Investors have welcomed SASB standards as a way to drive disclosures which are more comparable and relevant to their needs. However, many issues which are very significant to people and planet are not included in the standards, because they are not deemed to be financially material.
SASB’s focus is on identifying risks to a business. To solve society’s biggest challenges we must also consider risks from a business. All negative social and environmental impacts must be addressed – even those which markets do not currently ‘price in’ and which are thus not yet seen as financially material.
Future-Fit disclosures are concerned with extra-financial materiality – what matters at a societal level – and so offer a natural complement to SASB. This is particularly true for investors seeking to drive systemic change, and for universal owners whose portfolios depend on the continuing good health of the global economy as a whole.

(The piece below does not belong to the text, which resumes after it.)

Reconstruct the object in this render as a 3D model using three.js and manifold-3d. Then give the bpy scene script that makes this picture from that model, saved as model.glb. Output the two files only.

The UN Sustainable Development Goals (SDGs) serve as a global call to action to protect the planet and ensure prosperity for all – and the Future-Fit Business Benchmark helps any business respond authentically and ambitiously to them.
By pursuing future-fitness, all businesses can make credible positive contributions to the SDGs, while simultaneously working to ensure that they aren’t inadvertently undermining progress elsewhere. You can find out more by following the link below.
Task-Force on Climate-related Financial Disclosures
The TCFD is working to establish consistent, meaningful climate reporting. Future-Fit can play a supporting role here, by helping any business to identify and manage its climate-related challenges in the context of other systemic issues.
For a company to implement the full TCFD guidelines, many key business functions will have to be engaged – and it is hoped that this will lead to greater awareness and action across the organization.
The Future-Fit Business Benchmark can support such engagement, by equipping companies with actionable guidance and a set of progress indicators which can be used to improve understanding and decision-making across an organisation, in areas ranging from procurement to product design.